I’ll be keeping in touch. Thanks again for your support.
Small breakthroughs, small breakthroughs. Such blessings.
to the orthopedist YAR!!!
Published by Amy under General on October 15, 2007SO I went to an orthopedist today to make sure I have someone around if there are any mishaps during clinical rotations and in case my hip fails and I am not on my parents’ or residency insurance.
Its a pretty funny story in a way. SO I get escorted from the waiting room to the exam room and the aide comes in and asks so are you supposed to have x-rays? I reply, “Well I am a new patient but i would assume they want AP/Lateral Pelvis.” I get an amused glance. She sticks her back out the door for about 30 seconds and then says yep. Ok right this way.
I got radiated for about the billionth time (my poor future mutated children….and mutated little pre-cancerous cells). Then I went back to the exam room. Then a nurse comes in and says she wants to clarify my history. I feel for her. My surgical history is long, convoluted and sort of unbelievable for a 23 yr old medical student. Anyways, we get through it, she seems confused. I try to help her. I spelled K N I E S T (LK, it was only once this time….and as far as I know there was no googling
) and explained it.
Then the doc came in sans resident or medical student which immediately made me like him. Then we go into a 5 min dance where he asked me some unrelated questions about what I wanted to go into (he had no idea what peds rehab was beyond…oh so kids with spinal cord injuries?…but thats typical), what year I was, then asked me where i was followed as a child, what my Dad did, where my parents lived and finally so Kniest, what does it do?
I explained it. I realized just how weird this was for everyone, a 2nd yr explaining a diagnosis to a clueless attending. We looked at my hip x-rays. and decided they were not that bad (by not that bad he means no surgery, for a 23 yr old there were that bad…if that makes sense…really no change though since last year) So next year? Do you think you will have any problems? I will be like everyone else except on wheels everywhere except surgery. I don’t that should be a problem, you can stand for like an hour right?
On a good day but I can’t stand for 5 consecutive hour procedures even then. “Oh” he says. “Also I don’t think that would be good for my joints.” I say. “OH” he says.
(captain subtext says: Oh my freaking gosh, you are joint surgeon…this should not be a big surprise…I use a wheelchair a W H E E L C H A I R to get around, I can’t stand for 7Â hours….some days I can’t stand for 7 minutes)
Then NO LIE…he gave me a 10 infommerical on the wonders of doing an orthopedic rotation next year. Initially I was like where is this going but then he gave me a nugget of info for which I will always be grateful.
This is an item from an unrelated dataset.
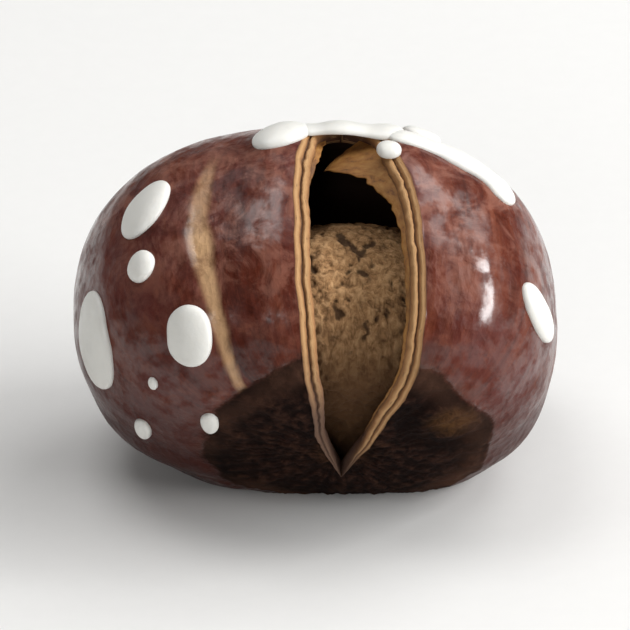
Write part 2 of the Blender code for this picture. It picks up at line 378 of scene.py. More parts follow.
class Graph:
    """A material's nodes, with short calls to add and join them."""

    def __init__(self, name: str) -> None:
        """Starts a material with its Principled shader.

        Args:
            name: The material's name.
        """
        self.material = bpy.data.materials.new(name)
        self.material.use_nodes = True
        self.tree = self.material.node_tree
        self.shader = self.tree.nodes["Principled BSDF"]

    def node(self, kind: str, **inputs: object) -> bpy.types.Node:
        """Adds a node.

        Args:
            kind: The node's type, without its leading "ShaderNode".
            **inputs: What goes into its sockets, by name with _ for a space: a value, or a socket to join.

        Returns:
            The new node.
        """
        made = self.tree.nodes.new("ShaderNode" + kind)
        for name, value in inputs.items():
            self.put(made.inputs[name.replace("_", " ")], value)
        return made

    def put(self, socket: bpy.types.NodeSocket, value: object) -> None:
        """Fills a socket.

        Args:
            socket: The socket.
            value: A number, a colour, or another socket to join to it.
        """
        if isinstance(value, bpy.types.NodeSocket):
            self.tree.links.new(value, socket)
        elif socket.type == "RGBA":
            socket.default_value = (*value, 1)
        else:
            socket.default_value = value

    def held(self, name: str) -> bpy.types.Node:
        """Adds a node that reads what the mesh holds at each point.

        Args:
            name: The name that the mesh holds it under.

        Returns:
            The node.
        """
        made = self.node("Attribute")
        made.attribute_name = name
        return made

    def mask(self, name: str) -> bpy.types.NodeSocket:
        """Returns a number that the mesh holds at each point."""
        return self.held(name).outputs["Fac"]

    def grain(self) -> bpy.types.NodeSocket:
        """Returns the place in the grain that the mesh holds at each point."""
        return self.held("grain").outputs["Vector"]

    def places(self) -> bpy.types.NodeSocket:
        """Returns the place on the object, in metres."""
        return self.node("TexCoord").outputs["Object"]

    def height(self, where: bpy.types.NodeSocket) -> bpy.types.NodeSocket:
        """Returns how high a place lies."""
        return self.node("SeparateXYZ", Vector=where).outputs["Z"]

    def cloud(
        self,
        where: bpy.types.NodeSocket,
        scale: float,
        detail: float = 4.0,
        rough: float = 0.6,
        bend: float = 0.0,
    ) -> bpy.types.NodeSocket:
        """Adds soft noise.

        Args:
            where: The place that it is read at.
            scale: How many clouds there are in a metre or a unit.
            detail: How many finer layers it has.
            rough: How strong the finer layers are.
            bend: How much it is warped.

        Returns:
            The noise, from 0 to 1.
        """
        made = self.node("TexNoise", Vector=where, Scale=scale, Detail=detail, Roughness=rough)
        made.inputs["Distortion"].default_value = bend
        return made.outputs["Fac"]

    def cells(self, where: bpy.types.NodeSocket, scale: float) -> bpy.types.NodeSocket:
        """Returns the distance pattern of scattered cells."""
        return self.node("TexVoronoi", Vector=where, Scale=scale).outputs["Distance"]

    def ramp(self, value: bpy.types.NodeSocket, *stops: tuple[float, Colour]) -> bpy.types.NodeSocket:
        """Picks colours along a run of stops.

        Args:
            value: Where in the run.
            *stops: Each stop's place and colour.

        Returns:
            The colour.
        """
        made = self.node("ValToRGB", Fac=value)
        bar = made.color_ramp.elements
        while len(bar) < len(stops):
            bar.new(0.5)
        for element, (place, colour) in zip(bar, stops):
            element.position = place
            element.color = (*colour, 1)
        return made.outputs["Color"]

    def span(
        self, value: bpy.types.NodeSocket, low: float, high: float, start: float = 0.0, end: float = 1.0
    ) -> bpy.types.NodeSocket:
        """Turns a value's run from low to high into a smooth run from start to end.

        Args:
            value: The value.
            low: Where its run starts.
            high: Where its run ends.
            start: What it is turned into at low.
            end: What it is turned into at high.

        Returns:
            The new value.
        """
        made = self.node("MapRange", Value=value)
        for name, number in (("From Min", low), ("From Max", high), ("To Min", start), ("To Max", end)):
            made.inputs[name].default_value = number
        made.interpolation_type = "SMOOTHSTEP"
        return made.outputs["Result"]

    def blend(self, share: object, first: object, second: object) -> bpy.types.NodeSocket:
        """Mixes two colours.

        Args:
            share: How much of the second shows.
            first: The first colour.
            second: The second colour.

        Returns:
            The mixed colour.
        """
        made = self.tree.nodes.new("ShaderNodeMix")
        made.data_type = "RGBA"
        for index, value in ((0, share), (6, first), (7, second)):
            self.put(made.inputs[index], value)
        return made.outputs[2]

    def sum(self, how: str, first: object, second: object) -> bpy.types.NodeSocket:
        """Joins two numbers by a rule.

        Args:
            how: The rule, such as ADD or MULTIPLY.
            first: The first number.
            second: The second number.

        Returns:
            The result.
        """
        made = self.tree.nodes.new("ShaderNodeMath")
        made.operation = how
        self.put(made.inputs[0], first)
        self.put(made.inputs[1], second)
        return made.outputs[0]

    def raise_by(
        self, height: bpy.types.NodeSocket, depth: float, below: bpy.types.NodeSocket | None = None
    ) -> bpy.types.NodeSocket:
        """Adds a fine relief.

        Args:
            height: Its height, from 0 to 1.
            depth: What a height of 1 measures.
            below: Another relief that it is laid over.

        Returns:
            The surface directions.
        """
        made = self.node("Bump", Height=height, Distance=depth, Strength=1.0)
        if below is not None:
            self.put(made.inputs["Normal"], below)
        return made.outputs["Normal"]

    def finish(self, **inputs: object) -> bpy.types.Material:
        """Fills the shader's own sockets.

        Args:
            **inputs: What goes into them, by name with _ for a space.

        Returns:
            The material.
        """
        for name, value in inputs.items():
            self.put(self.shader.inputs[name.replace("_", " ")], value)
        return self.material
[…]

Hand and foot surgeons SIT DOWN when they work. He ends with, “Come hang out with us, we could make it work., it would be no problem” I thanked him after an effort to downplay the shock that must have been all over my face….me play orthopedist? well I suppose I do thrive on irony.
He examined my hips well he sort of did with me sitting in a chair and then was like if you have emergencies next year or need to be seen right away here is my e-mail. I was really surprised it was his professor e-mail the one that I would use to ask him a question about lectures. I was like, are you sure sir, this is sort of abusing my patient/medical student privileges. “Well, there has to be some privilege to being a medical student, right?”
Right..
what a weird, weird doctors’ appointment…
SITTING DOWN SURGICAL ROTATION…..SITTING DOWN SURGICAL ROTATION SITTING DOWN SURGICAL ROTATION!!!!!!!!!!!!!!!!!!!!!!!!!!!!!!!!!!!!!!!!!!